Acho que meus ossos têm muito ciúme das minhas correrias e
buscas e sonhos e realizações. Quer me fazer um João bobo, uma marionete, tem
ciúme das noitadas franqueadas quando estou de caso amoroso com uma mulher que
ele não acha gostosa ou não vai com a cara. Acho que meus ossos acham que quem
tem que gozar é eles. Até já se meteram com o meu pau, dizendo a ele que
fizesse e agisse como eles agem, amolecesse também nas horas que não comungasse
das mesmas idéias e desejos, nas horas das felicidades estremadas. Essas
situações na vida das pessoas são um pecado para a vida que se quer levar até
os noventa anos, dizem eles. Apesar do meu pau não ter osso, uma vez ou outra
quer acompanhar as ideais dos meus ossos. Parece um pau sem caráter, vai pela
conversa dos outros mesmo sabendo que mais tarde pagará alto preço pelas bobagem que faz.

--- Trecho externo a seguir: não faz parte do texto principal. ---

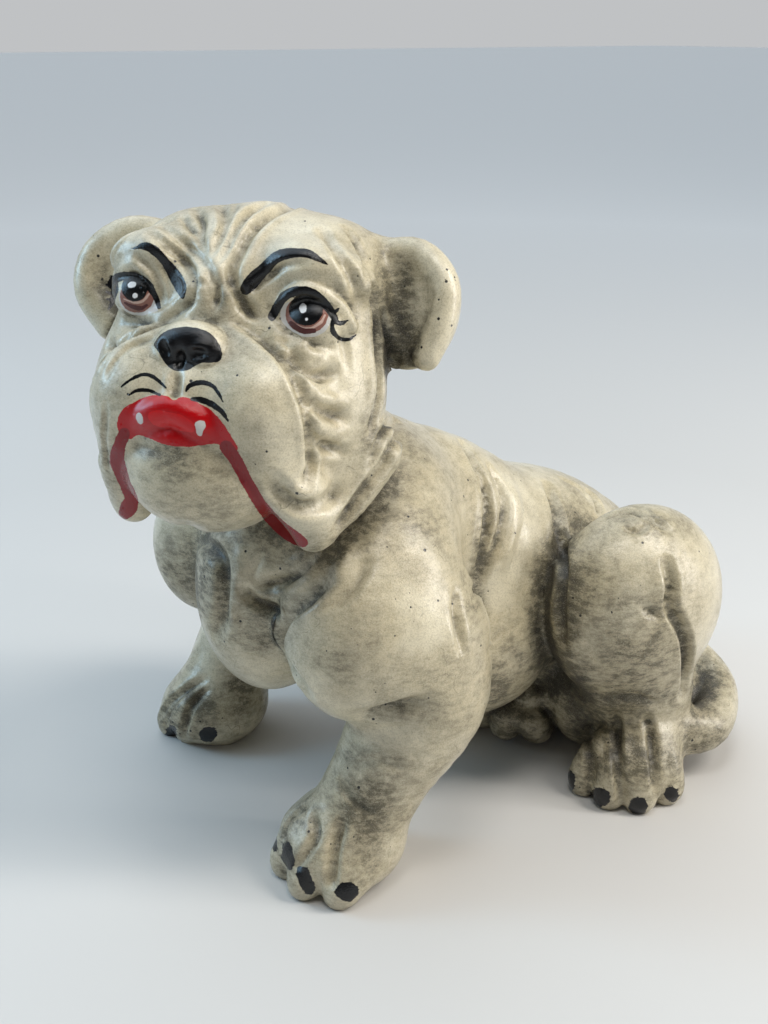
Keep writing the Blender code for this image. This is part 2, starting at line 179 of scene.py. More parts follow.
def view_axes():
    """The ways to the right, up and back as the camera sees them."""
    a, e = VIEW_AZIMUTH, VIEW_ELEVATION
    back = np.array((math.sin(a) * math.cos(e), -math.cos(a) * math.cos(e), math.sin(e)))
    right = np.array((math.cos(a), math.sin(a), 0.0))
    return right, np.cross(back, right), back


def view_rays(view_points):
    """The camera's place, and the ways from it through points of the view, each VIEW_FOCUS deep."""
    right, up, back = view_axes()
    v = np.array(view_points, float)
    across = right * (v[:, :1] - VIEW_WIDE / 2) + up * (VIEW_HIGH / 2 - v[:, 1:2])
    return np.array(VIEW_TARGET) + back * VIEW_DISTANCE, across - back * VIEW_FOCUS


class Field:
    """How far each spot lies outside the blended clay, on a grid in modules; inside it is negative."""

    def __init__(self, step):
        boxes = [bounds_of(form) for form in forms]
        self.step = step
        self.low = np.min([b[0] for b in boxes], axis=0) - FIELD_MARGIN
        high = np.max([b[1] for b in boxes], axis=0) + FIELD_MARGIN
        self.size = np.ceil((high - self.low) / step).astype(int) + 1
        self.values = np.full(self.size, OPEN_AIR)
        for form in forms:
            self.lay(form)

    def block(self, low, high):
        """The grid's block around a box: its slices, its spots and its shape."""
        first = np.clip(np.floor((low - self.low) / self.step).astype(int), 0, self.size - 1)
        last = np.clip(np.ceil((high - self.low) / self.step).astype(int) + 1, 1, self.size)
        slices = tuple(slice(a, b) for a, b in zip(first, last))
        spots = np.stack(np.meshgrid(*[np.arange(a, b) for a, b in zip(first, last)], indexing="ij"), -1)
        return slices, self.low + spots.reshape(-1, 3) * self.step, last - first

    def lay(self, form):
        low, high = bounds_of(form)
        margin = form["blend"] + 8
        part, spots, shape = self.block(low - margin, high + margin)
        distance = (ball_distance if form["kind"] == "ball" else limb_distance)(form, spots)
        self.values[part] = smooth_min(self.values[part], distance.reshape(shape), form["blend"])

    def score(self, path, m, cuts, rolls):
        """A tool mark along a path on the surface, noted in the depths of the cuts and of the rolls."""
        reach = 3 * m["width"] + self.step
        part, spots, shape = self.block(path.min(0) - reach, path.max(0) + reach)
        outward = even(self.slope(path), 6)
        outward /= np.maximum(np.linalg.norm(outward, axis=1), TINY)[:, None]
        nearest = np.full(len(spots), np.inf)
        aside = np.full(len(spots), np.inf)
        above = np.zeros(len(spots))
        place = np.zeros(len(spots))
        for i, (a, b) in enumerate(zip(path, path[1:])):
            along = b - a
            t = np.clip((spots - a) @ along / max(along @ along, TINY), 0, 1)
            gap = spots - a - t[:, None] * along
            distance = np.linalg.norm(gap, axis=1)
            closer = distance < nearest
            way = outward[i] + (outward[i + 1] - outward[i]) * t[closer, None]
            nearest[closer] = distance[closer]
            above[closer] = (gap[closer] * way).sum(1)
            aside[closer] = np.sqrt(np.maximum(distance[closer] ** 2 - above[closer] ** 2, 0))
            place[closer] = (i + t[closer]) / (len(path) - 1)
        fade = np.sqrt(np.clip(0.1 + 4 * np.minimum(place, 1 - place), 0, 1))
        fade *= np.clip(3 - np.abs(above) / m["width"], 0, 1)
        fade *= TOOL_PRESSURE * abs(m["depth"])
        ratio = aside / m["width"]
        depth = (fade * np.exp(-(ratio**2))).reshape(shape)
        rim = (fade * m["lip"] * np.exp(-2.5 * (ratio - 1.7) ** 2)).reshape(shape)
        if m["depth"] > 0:
            cuts[part] = np.maximum(cuts[part], depth)
            rolls[part] = np.maximum(rolls[part], rim)
        else:
            rolls[part] = np.maximum(rolls[part], depth)

    def at(self, points):
        spot = np.clip((points - self.low) / self.step, 0, self.size - 1 - TINY)
        whole = spot.astype(int)
        share = spot - whole
        found = np.zeros(len(points))
        for corner in np.ndindex(2, 2, 2):
            weight = np.prod(np.where(corner, share, 1 - share), axis=1)
            found += weight * self.values[tuple((whole + corner).T)]
        return found

    def slope(self, points):
        d = 0.5 * self.step
        return np.stack([self.at(points + d * e) - self.at(points - d * e) for e in np.eye(3)], 1) / (2 * d)

    def snapped(self, points, rounds=6):
        """Points moved onto the surface, along the slope."""
        p = np.array(points, float)
        for _ in range(rounds):
            slope = self.slope(p)
            p -= slope * (self.at(p) / np.maximum((slope**2).sum(1), 0.25))[:, None]
        return p

    def seen(self, view_points):
        """The surface spots behind points of the view."""
        station, ray = view_rays(view_points)
        ray /= np.linalg.norm(ray, axis=1)[:, None]
        reach = np.full(len(ray), VIEW_DISTANCE - 340.0)
        for _ in range(90):
            reach += np.clip(self.at(station + ray * reach[:, None]), -4, 12) * 0.8
        return station + ray * reach[:, None]


def lumps_mesh():
    """The forms as one bunch of overlapping closed shapes."""
    bm = bmesh.new()
    bmesh.ops.create_icosphere(bm, subdivisions=3, radius=1.0)
    round_points = np.array([v.co[:] for v in bm.verts])
    round_faces = np.array([[v.index for v in f.verts] for f in bm.faces])
    bm.free()
    points = []
    faces = []
    for form in forms:
        if form["kind"] == "ball":
            spots = [(form["centre"], form["axes"] * form["radii"])]
        else:
            spots = []
            for a, b, ra, rb in zip(form["places"], form["places"][1:], form["radii"], form["radii"][1:]):
                count = max(2, int(np.linalg.norm(b - a) / (0.3 * min(ra, rb))))
                for t in np.linspace(0, 1, count):
                    spots.append((a + (b - a) * t, np.eye(3) * (ra + (rb - ra) * t)))
        for place, shape in spots:
            faces.append(round_faces + len(points) * len(round_points))
            points.append(place + round_points @ shape.T)
    mesh = bpy.data.meshes.new("lumps")
    mesh.from_pydata(np.vstack(points), [], np.vstack(faces))
    return mesh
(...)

Tem uma coisa estranha na minha relação com os meus ossos. Parece
que eles não me querem ver feliz. Quando rio,
já sinto por dentro do corpo um comichão, são meus ossos agindo pra me
fazer retrair e se tornar mais comedido. Outro dia tava eu com os amigos
farreando, quando na hora do desfecho do prazer inigualável, me fez arriar e ficar estatelado
sem poder sair do lugar. Tudo amoleceu. Meus amigos ficaram sem saber o que
fazer, foi quando tive que acalmá-los, dizendo que com os meus ossos eu me
entendia. Daí a pouco fiquei triste, foi quando voltou a endurecer, mais daí a
farra acabou, perdi a graça e a calma, senti vontade de pegar uma furadeira,
uma serra copo, esmerilhadeira, moto
serra e cortar meus ossos em pedaços minúsculos pra nunca mais fazer feio
quando das minhas alegrias.
Como grande parte dos elementos do meu corpo também é
mole, e ser meus ossos que formam a minha estrutura firme feito rocha, nessas
horas fico sem ter como me movimentar. Acabo me comedindo pra que eles acabem
com a greve que fazem pra com a minha pessoa quando está feliz.

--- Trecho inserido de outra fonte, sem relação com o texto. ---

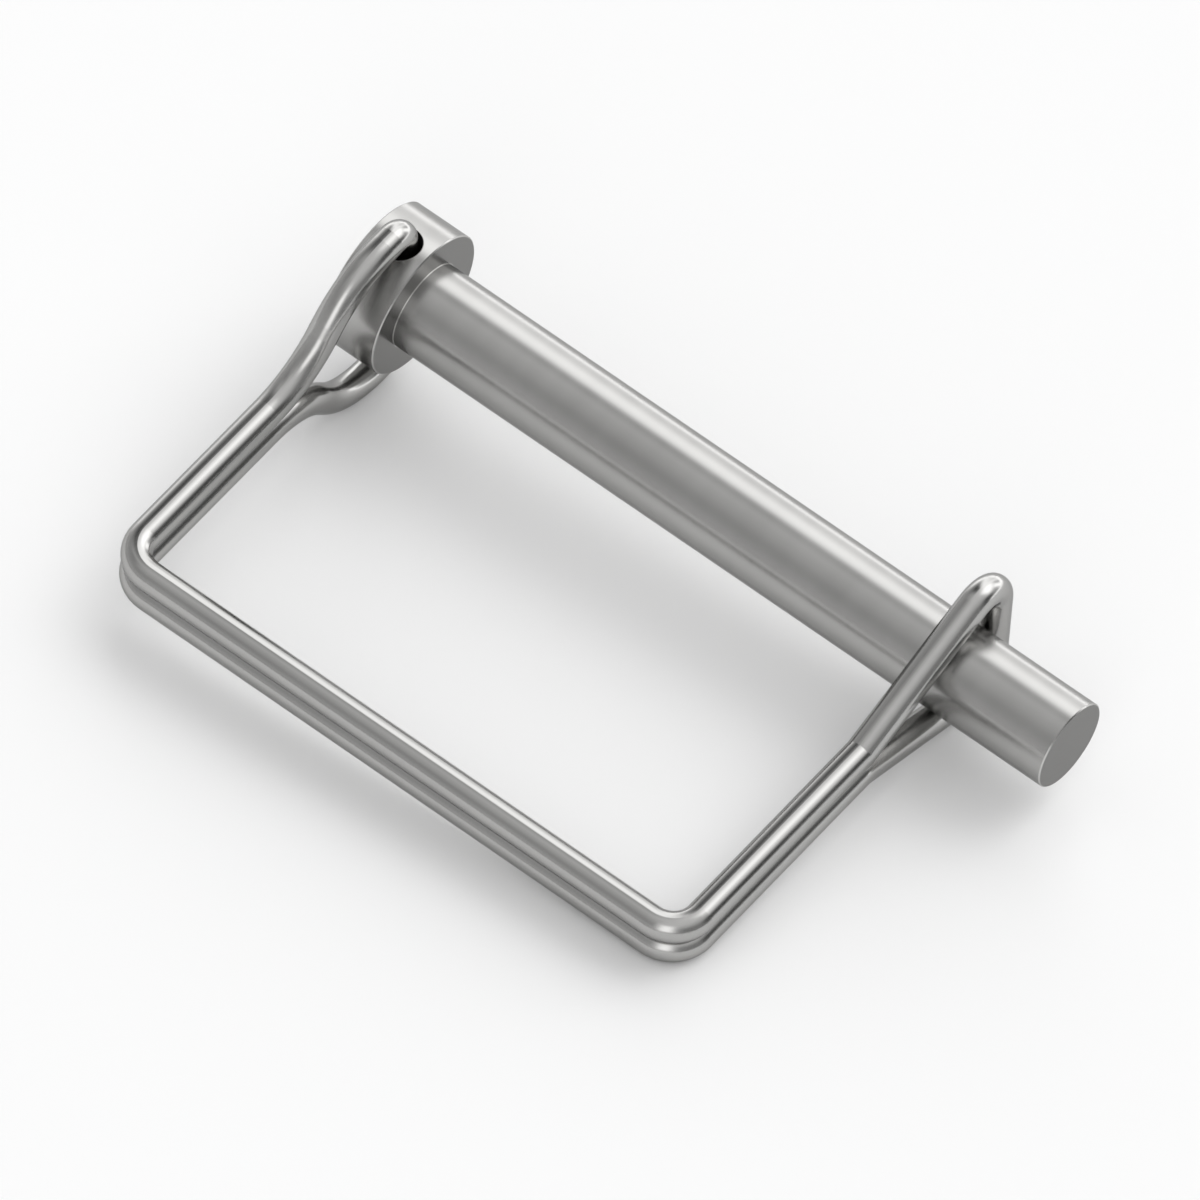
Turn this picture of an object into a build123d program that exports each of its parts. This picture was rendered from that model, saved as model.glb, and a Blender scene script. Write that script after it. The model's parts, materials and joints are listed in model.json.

Acho que meus ossos têm muita inveja de mim. Por que sou uma
pessoa solta, sem vínculo psicótico com nada, sem apego, livre, leve e solto no
pasto feito um potro em busca de ração
que lhe aqueça o estomago e a alma. Inveja é uma pedra que se atira na direção de
quem não se gosta, mas quem recebe não sabe de que direção partiu, isto é,
quando não se conhece quem é o invejoso, mas no caso dos meus ossos, não, eu os
conheço, afinal nascemos juntos, somos do mesmo espaço, ocupamos a mesma
estrutura, vamos no mesmo conjunto pra todo lado, não tinham porque ter inveja
de mim, já que aonde vou os levo.
Em varias situações meus ossos me deixam nervoso, é quando se
acham o sabichão, e eu o bobão, se acham o Doutor Honoris Causa da sabedoria.
Enche o saco: para de beber álcool, toma cálcio, come tal fruta com tal letra, você
quer que eu morra antes de você pra ficar por aí gandaiando pelas noites com
mulheres, poesias, se empatufando de
proteína animal, criando calo na barriga, desgastando os órgãos internos ingerindo
o que não presta como alimento. Respeita Zé! Sou teu e você é meu!